2178.Subsection (3) defines the expressions “post-4 December 2005 transaction” and “pre-5 December 2005 transaction”, which are used extensively in this sequence of sections.
2179.This section sets the purpose test which applies if all the relevant transactions are post-4 December 2005 transactions. It is based on section 741A(1) to (4), (7) and (8) and section 741B(4) of ICTA.
2180.This section defines the expression “commercial transaction”, which is used in Condition B in section 737(4). It is based on section 741A(5) to (7) of ICTA.
2181.This section sets the purpose test which applies if all the relevant transactions are pre-5 December 2005 transactions. It is based on sections 741(1) and 741B(3) of ICTA.
2182.This section replaces references to “the Board” with references to “an officer of Revenue and Customs” (namely, the officer dealing with the case). See Change 5 in Annex 1.
2183.HMRC’s internal procedures restrict the exercise of the Commissioners for Her Majesty’s Revenue and Customs’ functions under section 741 of ICTA to a small group of specialist officers. Change 5 will have no effect on this practice.
2184.This section continues to use the source legislation’s word “taxation”, which has been the subject of case law. For example, Sassoon v CIR (1943), 25 TC 154 CA indicates that “taxation” in this context is not restricted to income tax.
2185.This section lays down how the purpose tests are to be applied if the relevant transactions include both pre-5 December transactions and post-4 December transactions. It is based on sections 741B(5) and 741C(1) to (6) and (8) of ICTA..
2186.This section lays down the conditions for section 742 (partial exemption where later associated operations fail conditions) to apply. It is based on section 741D(1) to (5) and (9) of ICTA.
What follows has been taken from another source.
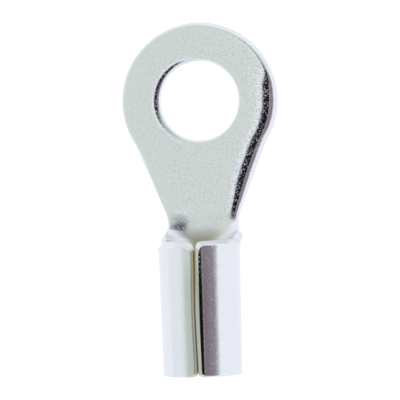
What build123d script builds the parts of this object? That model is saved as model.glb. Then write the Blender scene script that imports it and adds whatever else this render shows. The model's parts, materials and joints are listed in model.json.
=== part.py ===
from build123d import *
from math import asin, atan2, cos, degrees, hypot, pi, radians, sin, tan
import os

os.makedirs("parts", exist_ok=True)

# Ring terminal, folded from one piece of plated copper sheet, sizes in millimetres
# The origin is the centre of the stud hole on the underside, +Z is up and +Y points to the ring's tip
# Distances along the terminal are measured from the hole's centre towards the barrel, down -Y

# Sheet
sheet = 0.8

# Ring and tongue
ring_d = 12.6
stud_hole_d = 6.4
side_inset = 0.15
ring_blend_r = 8.0
neck_width = 5.66
neck_distance = 9.45
neck_blend_r = 2.8
neck_straight = 0.008
rolled_edge_r = 0.45
hole_edge_r = 0.32
edge_land = 0.01

# Neck, where the flat sheet rolls up into the barrel
roll_length = 1.2
crease_share = 0.7
crease_spread = 0.05
crease_r = 0.5
crease_hold = 3
flank_angle = 78
flat_start = 0.1
neck_cuts = 5
flank_edge_r = 0.08

# Barrel
bore_d = 4.8
barrel_length = 10.65
mouth_bevel = 0.35
mouth_bevel_climb = 1.6
mouth_step = 0.02
flank_clear = 0.03
mouth_corner_r = 0.7
seam_gap_mouth = 0.15
seam_gap_rear = 0.06
seam_shoulder_r = 0.18
seam_shoulder_over = 0.01
rear_corner_r = 0.3
rear_edge_r = 0.12
wire_entry_chamfer = 0.2

# Worked out from the sizes above
neck_half = neck_width / 2
side_reach = ring_d / 2 - side_inset
side_lean = asin(side_reach / hypot(neck_half, neck_distance)) - atan2(neck_half, neck_distance)
roll_start = neck_distance + neck_blend_r * tan(side_lean / 2) + neck_straight
mouth_distance = roll_start + roll_length
axis_z = bore_d / 2 + sheet
outer_r = bore_d / 2 + sheet
mid_r = bore_d / 2 + sheet / 2
top_z = axis_z + outer_r
inner_z = top_z - sheet
rear_distance = mouth_distance + barrel_length
past = 1.0


def stretch_ends(stretches):
    """Place and heading on the mid-line at each end of the stretches, from the middle outwards."""
    x, z, heading = 0.0, sheet / 2, 0.0
    ends = [(x, z, heading)]
    for length, turn in stretches:
        half = radians(turn) / 2
        chord = length if turn == 0 else length * sin(half) / half
        x += chord * cos(heading + half)
        z += chord * sin(heading + half)
        heading += 2 * half
        ends.append((x, z, heading))
    return ends


def beside(end, off):
    """The point that lies off above the mid-line, square to it, at one of its ends."""
    x, z, heading = end
    return (x - off * sin(heading), z + off * cos(heading))


def sheet_side(ends, stretches, off, short):
    """One side of the sheet, a line or an arc for each stretch, stopping short of the cut edge."""
    side = []
    for start, end, (length, turn) in zip(ends, ends[1:], stretches):
        cut = short if end is ends[-1] else 0
        first = Vector(*beside(start, off))
        along = Vector(cos(start[2]), sin(start[2]))
        if turn == 0:
            side.append(Line(first, first + along * (length - cut)))
        else:
            radius = length / radians(turn) - off
            side.append(JernArc(first, along, radius, turn - degrees(cut / radius)))
    return side


def sheet_section(distance, stretches, edge_r):
    """The sheet cut across: stretches of (mid-line length, turn) and an edge rounded on its upper side."""
    ends = stretch_ends(stretches)
    under = sheet_side(ends, stretches, -sheet / 2, 0)
    upper = sheet_side(ends, stretches, sheet / 2, edge_r)
    cut_edge = Line(under[-1] @ 1, beside(ends[-1], sheet / 2 - edge_r))
    rounding = TangentArc(upper[-1] @ 1, cut_edge @ 1, tangent=upper[-1] % 1)
    half = under + [cut_edge, rounding] + upper
    lines = half + [line.mirror(Plane.YZ) for line in half]
    return Plane.XZ.offset(distance) * Face(Wire([edge for line in lines for edge in line.edges()]))


def turned(length, radius):
    """A stretch of this length bent to this radius."""
    return (length, degrees(length / radius))


def neck_section(share):
    """The cut at a share of the way through the neck, from the flat tongue (0) to the round barrel (1)."""
    distance = roll_start + share * (mouth_distance - roll_start)
    edge_stretch = rolled_edge_r + edge_land
    if share == 1:
        wrap = mid_r * radians(flank_angle)
        lengths = (flat_start, wrap - flat_start - edge_stretch, edge_stretch)
        return sheet_section(distance, [turned(length, mid_r) for length in lengths], flank_edge_r)
    lift = (1 - cos(min(share / crease_share, 1) * pi)) / 2
    turn = flank_angle * lift
    bend_r = crease_r + (mid_r - crease_r) * share**crease_hold
    bend = bend_r * radians(turn) if turn else flat_start
    bend_in = (bend_r + sheet / 2) * sin(radians(turn)) if turn else flat_start
    half_width = neck_half + (outer_r + crease_spread - neck_half) * lift
    flat = half_width - bend_in - edge_stretch * cos(radians(turn))
    edge_r = rolled_edge_r + (flank_edge_r - rolled_edge_r) * share
    return sheet_section(distance, [(flat, 0), (bend, turn), (edge_stretch, 0)], edge_r)


# Drawn line by line, so that every cut has the same edges for the loft to join
neck_sections = [neck_section(cut / neck_cuts) for cut in range(neck_cuts + 1)]

# Slanted front of the barrel's rim, which leaves the neck's flanks as it climbs
with BuildPart() as rim_cut:
    with BuildSketch(Plane.YZ) as rim_slant:
        with BuildLine():
            slant_start = inner_z - mouth_step * sheet / mouth_bevel
            Polyline(
                (-mouth_distance + past, slant_start),
                (-mouth_distance, slant_start),
                (-mouth_distance - mouth_step - 2 * mouth_bevel, top_z + sheet),
                (-mouth_distance + past, top_z + sheet),
                close=True,
            )
        make_face()
    revolve(axis=Axis((0, 0, axis_z), (0, 1, 0)), revolution_arc=360)
    flank_top = axis_z - bore_d / 2 * cos(radians(flank_angle)) + flank_clear
    with BuildSketch(Plane.YZ) as above_flank:
        with BuildLine():
            Polyline(
                (-mouth_distance + past, flank_top),
                (-mouth_distance, flank_top),
                (-mouth_distance - 2 * mouth_bevel, flank_top + 2 * mouth_bevel_climb),
                (-mouth_distance - 2 * mouth_bevel, top_z + past),
                (-mouth_distance + past, top_z + past),
                close=True,
            )
        make_face()
    extrude(amount=outer_r + past, both=True, mode=Mode.INTERSECT)

# Seam where the rolled edges meet, with rounded shoulders, a little wider at the mouth
with BuildPart() as seam_cut:
    narrowing = (seam_gap_mouth - seam_gap_rear) / 2 / barrel_length
    wall_x = seam_gap_mouth / 2 + narrowing * past
    shoulder_z = top_z - seam_shoulder_r + seam_shoulder_over
    with BuildSketch(Plane.XZ.offset(mouth_distance - past)) as half_gap:
        with BuildLine():
            shoulder = CenterArc((wall_x + seam_shoulder_r, shoulder_z), seam_shoulder_r, 90, 90)
            above = (shoulder @ 0) + (0, past)
            Polyline(shoulder @ 1, (wall_x, axis_z), (0, axis_z), (0, above.Y), above, shoulder @ 0)
        make_face()
    extrude(amount=barrel_length + 2 * past, dir=(-narrowing, -1, 0))
    mirror(about=Plane.YZ)

with BuildPart() as ring_terminal:
    # Flat ring and tongue, whose straight sides pass just inside the ring's edge
    with BuildSketch(Plane.XY) as outline:
        Circle(ring_d / 2)
        with BuildLine():
            side = Polyline(
                (0, -side_reach * sin(side_lean)),
                (side_reach * cos(side_lean), -side_reach * sin(side_lean)),
                (neck_half, -neck_distance),
                (neck_half, -roll_start),
                (0, -roll_start),
            )
            mirror(side, about=Plane.YZ)
        make_face()
        corners = outline.vertices().sort_by(Axis.Y)
        fillet(corners[2:4], neck_blend_r)
        corners = outline.vertices().sort_by(Axis.Y)
        fillet(corners[-2:], ring_blend_r)
    extrude(amount=sheet)
    with Locations((0, 0, sheet)):
        Hole(stud_hole_d / 2)
    # The top face's edges roll over where the die cut them, but not where the neck goes on
    top_face = ring_terminal.faces().sort_by(Axis.Z)[-1]
    fillet(top_face.inner_wires()[0].edges(), hole_edge_r)
    top_face = ring_terminal.faces().sort_by(Axis.Z)[-1]
    fillet(top_face.outer_wire().edges().sort_by(Axis.Y)[1:], rolled_edge_r)

    # Neck
    loft(sections=neck_sections)

    # Barrel, open along its seam
    with BuildSketch(Plane.XZ.offset(mouth_distance)) as barrel_section:
        with Locations((0, axis_z)):
            Circle(outer_r)
            Circle(bore_d / 2, mode=Mode.SUBTRACT)
    extrude(amount=barrel_length)

    # Rear rim, opened a little inside for the wire and eased outside
    rear_rim = ring_terminal.faces().sort_by(Axis.Y)[0].edges().sort_by(SortBy.RADIUS)
    chamfer(rear_rim[0], wire_entry_chamfer)
    rear_rim = ring_terminal.faces().sort_by(Axis.Y)[0].edges().sort_by(SortBy.RADIUS)
    fillet(rear_rim[-1], rear_edge_r)

    add(rim_cut.part, mode=Mode.SUBTRACT)

    add(seam_cut.part, mode=Mode.SUBTRACT)

    # Corners of the sheet, rounded where they meet at the mouth, square to its slanted front
    front = -mouth_distance + mouth_bevel / sheet * (inner_z - axis_z)
    with BuildSketch(Plane.XY.offset(axis_z)) as mouth_corners:
        with BuildLine():
            corner = CenterArc(
                (seam_gap_mouth / 2 + mouth_corner_r, front - mouth_corner_r), mouth_corner_r, 90, 90
            )
            Polyline(corner @ 0, (corner @ 0) + (0, past), (0, front + past))
            Line(corner @ 1, (0, front - mouth_corner_r))
            mirror(about=Plane.YZ)
        make_face()
    extrude(amount=outer_r + past, dir=(0, -mouth_bevel, sheet), mode=Mode.SUBTRACT)

    # The same corners at the rear, left almost square
    with BuildSketch(Plane.XY.offset(axis_z)) as rear_corners:
        with BuildLine():
            corner = CenterArc(
                (seam_gap_rear / 2 + rear_corner_r, -rear_distance + rear_corner_r), rear_corner_r, 180, 90
            )
            Polyline(corner @ 1, (corner @ 1) - (0, past), (0, -rear_distance - past))
            Line(corner @ 0, (0, -rear_distance + rear_corner_r))
            mirror(about=Plane.YZ)
        make_face()
    extrude(amount=outer_r + past, mode=Mode.SUBTRACT)

ring_terminal.part.label = "ring_terminal"
export_step(ring_terminal.part, "parts/ring_terminal.step")
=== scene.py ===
"""Ring terminal in tin plate: one stamped sheet with its barrel rolled up, on a pale studio floor.

Lengths are in metres. The blank is described by s, the distance across the sheet from its
middle, and u, the distance from the stud hole's centre down towards the barrel's rear end.
"""

import json
from math import acos, asin, atan2, cos, hypot, pi, radians, sin, sqrt, tan

import bmesh
import bpy
import numpy as np
from bpy.props import FloatProperty, FloatVectorProperty, PointerProperty
from mathutils import Matrix, Vector


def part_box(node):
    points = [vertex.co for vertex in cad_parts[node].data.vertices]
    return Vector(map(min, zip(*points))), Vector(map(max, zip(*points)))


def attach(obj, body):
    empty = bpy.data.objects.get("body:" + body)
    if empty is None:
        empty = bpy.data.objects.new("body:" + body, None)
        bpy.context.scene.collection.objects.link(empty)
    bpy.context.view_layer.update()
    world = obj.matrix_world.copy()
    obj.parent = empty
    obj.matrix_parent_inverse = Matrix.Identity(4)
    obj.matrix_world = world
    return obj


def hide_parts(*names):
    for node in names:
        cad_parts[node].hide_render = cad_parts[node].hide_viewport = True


bl_info = {
    "name": "Ring terminal",
    "version": (1, 0, 0),
    "blender": (4, 5, 0),
    "location": "3D View > Sidebar > Ring terminal",
    "description": "Stamps and rolls a ring terminal from one sheet and sets it on a studio floor",
    "category": "Add Mesh",
}

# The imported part, and the sizes that its record gives
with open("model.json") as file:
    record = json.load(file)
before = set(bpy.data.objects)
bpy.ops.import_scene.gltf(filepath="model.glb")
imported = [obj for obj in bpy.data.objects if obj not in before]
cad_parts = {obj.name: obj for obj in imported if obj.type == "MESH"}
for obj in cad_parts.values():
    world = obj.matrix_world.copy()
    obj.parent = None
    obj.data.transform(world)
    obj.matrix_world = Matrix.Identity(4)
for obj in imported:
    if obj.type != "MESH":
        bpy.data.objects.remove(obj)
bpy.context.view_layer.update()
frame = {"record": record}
CAD_LOW, CAD_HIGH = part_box("ring_terminal")
MOUNTS = {mount["name"]: mount for mount in frame["record"]["mounts"]}
MM = 0.001
HOLE_R = MOUNTS["stud_hole"]["dims"]["r_mm"] * MM
BORE_R = MOUNTS["wire_barrel"]["dims"]["r_mm"] * MM
BARREL_R = MOUNTS["wire_barrel"]["pos_m"][2]
SHEET = BARREL_R - BORE_R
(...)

2187.In summary, this section applies if an arrangement originally satisfies the purpose tests but is tainted by later associated operations.
2188.This section restricts the income in respect of which the individual is liable to tax under this Chapter. It is based on section 741D(6) and (7) of ICTA.
2189.This section is directed against multiple taxation. It is based on sections 743(4) and 744(1) of ICTA.
2190.This section replaces references to “the Board” with references to “an officer of Revenue and Customs” (namely, the officer dealing with the case). See Change 5 in Annex 1.
2191.HMRC’s internal procedures restrict the exercise of the Commissioners for Her Majesty’s Revenue and Customs’ functions under section 744 of ICTA to a small group of specialist officers. Change 5 will have no effect on this practice.
2192.This section relates to the interpretation of section 743. It is based on section 744(2) of ICTA.
2193.This section deals with rates of tax applicable to income charged under sections 720 and 727. It is based on section 743(1) to (1B) and (5) of ICTA.
2194.Subsection (1) retains the expression “by deduction or otherwise”, as it has been the subject of judicial comment: see paragraph 53 of the judgment of Lord Scott in R v Dimsey & Allen (2001), 74 TC 263 HL() at page 312.
2195.This section applies for the purposes of calculating an individual’s liability to income tax, and is concerned with the availability of deductions and reliefs. It is based on section 743(2) of ICTA.
2196.This section ensures that any charge made on an individual under this Chapter takes proper account of accrued income when the assets of the person abroad include securities for the purposes of Chapter 2 of Part 12 (accrued income profits). It is based on section 742(4) to (7) of ICTA.
2197.Although section 742(5) of ICTA says “Sections 739 to 741 shall have effect …”, this section works on the basis that the operation of the other sections in Chapter 3 of Part 17 of ICTA is not excluded.
2198.Subsections (1), (6) and (7) include by implication a minor change in the law on accrued income profits; see Change 101 in Annex 1.
2199.This section enables HMRC to obtain information which is relevant to the operation of this Chapter. It is based on section 745(1) to (3) of ICTA.
2200.Subsection (1) includes two minor changes.
2201.First, it refers to “an officer of Revenue and Customs” (namely, the officer dealing with the case) instead of “the Board”. See Change 5 in Annex 1. HMRC’s internal procedures restrict the exercise of the Commissioners for Her Majesty’s Revenue and Customs’ functions under section 745 of ICTA to a small group of specialist officers. Change 5 will have no effect on this practice.
2202.Second, it expressly restricts the particulars to be provided to those which an officer of Revenue and Customs may reasonably require. See Change 114 in Annex 1.
2203.Subsection (2) also includes a minor change in the law. It sets the minimum time which HMRC may allow for the particulars to be provided at 30 days rather than 28 days. See Change 108 in Annex 1.
2204.This section restricts HMRC’s power to require solicitors to provide information under section 748. It is based on section 745(3), (4) and (6) of ICTA.
2205.This section restricts HMRC’s power to require banks to provide information under section 748. It is based on section 745(5) to (6) of ICTA.
2206.This section gives the Special Commissioners, on appeal, jurisdiction to affirm or replace officers’ decisions in exercise of certain functions under this Chapter. It is based on sections 741(1), 741A(9), 741D(8) and 744(1) of ICTA.
2207.This section replaces references to “the Board” with references to “an officer of Revenue and Customs” (namely, the officer dealing with the case). See Change 5 in Annex 1.